- Seven major asset managers have filed updated applications for Solana (SOL) exchange-traded funds (ETFs) with the U.S. Securities and Exchange Commission (SEC).
- Solana’s price has surged about 2,000% since late 2022, after dropping below $10 during the FTX collapse.
- The SEC could respond to the amended S-1 filings within two to four weeks, but SOL prices are expected to remain volatile in the meantime.
- Analysts note that SOL recently broke a key chart pattern and identified support levels, with price targets at $205, $225, and $268 if the trend holds.
- Solana’s Relative Strength Index (RSI) is at a moderate level of 45.23, reflecting slowed momentum compared to previous highs.

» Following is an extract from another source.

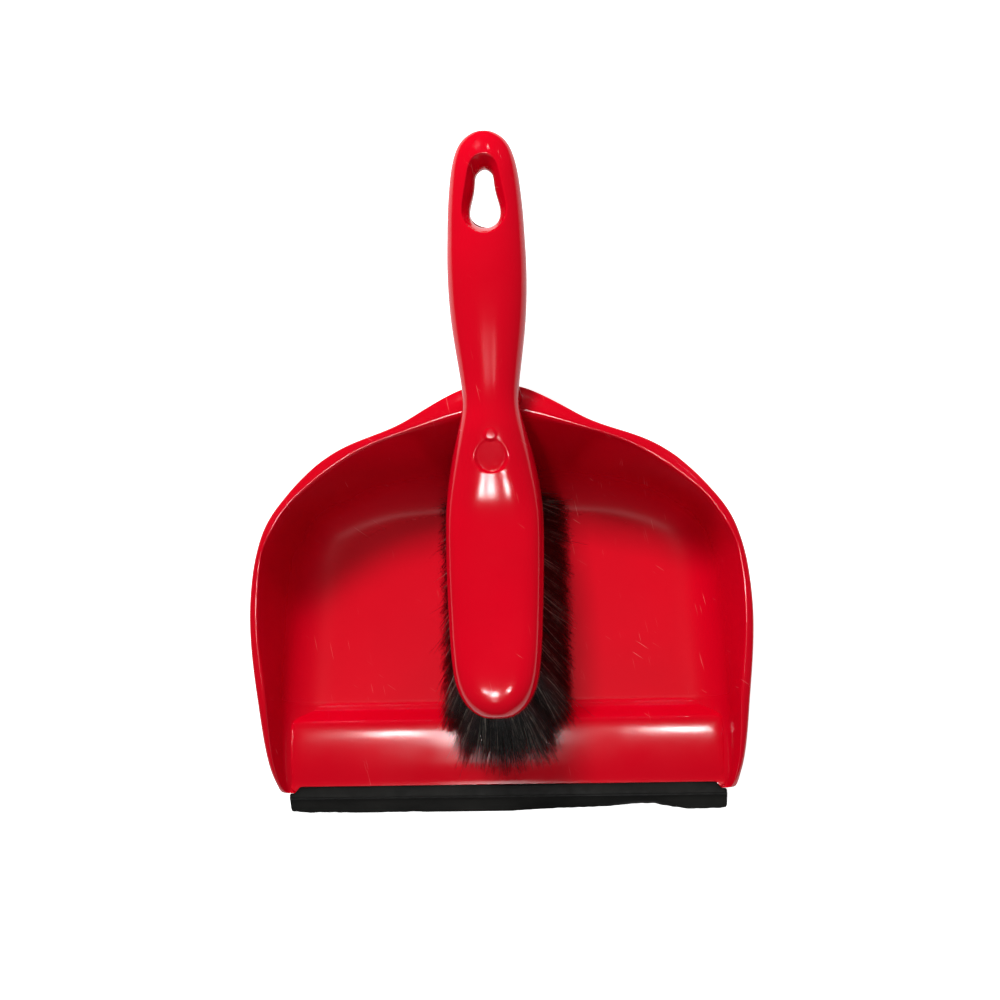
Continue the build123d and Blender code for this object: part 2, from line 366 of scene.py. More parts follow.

On August 1, seven asset management firms, including Bitwise, Fidelity, Grayscale, Franklin Templeton, VanEck, Canary Capital, and CoinShares, submitted amended S-1 registration statements to the U.S. Securities and Exchange Commission (SEC) for proposed Solana (SOL) exchange-traded funds (ETFs). These filings indicate progress in the approval process for the first SOL ETFs in the U.S.
The updated S-1 forms may contain changes required by the SEC or updates from the firms to match current regulations. For a spot ETF to launch, both S-1 and 19b-4 forms must receive approval. The SEC usually reviews amended S-1 filings within two to four weeks. In the meantime, SOL’s market price is likely to experience volatility.
Since late 2022, Solana’s price has increased about 2,000%, rebounding from lows below $10 after the FTX collapse. The asset reached multiple all-time highs, displaying strong recovery and resilience in the crypto market. Over the last month, SOL has risen 9%, though it has faced resistance at the $200 mark and has seen price swings both upward and downward.
Crypto analyst Jonathan Carter pointed out that on the daily trading chart, SOL has broken above an ascending triangle pattern that began in March. The asset is currently retesting the breakout area. Carter said, “A successful bounce could confirm the bullish breakout and drive the price toward targets at $205, $225, and $268.” Link to Carter’s analysis.
Solana’s Relative Strength Index (RSI), which measures price momentum, is at 45.23, signaling slower momentum after a recent high above 70. SOL has declined 5.21% over the past week and has traded in a range between $121 and $204. This suggests the asset is consolidating after strong gains recorded in July.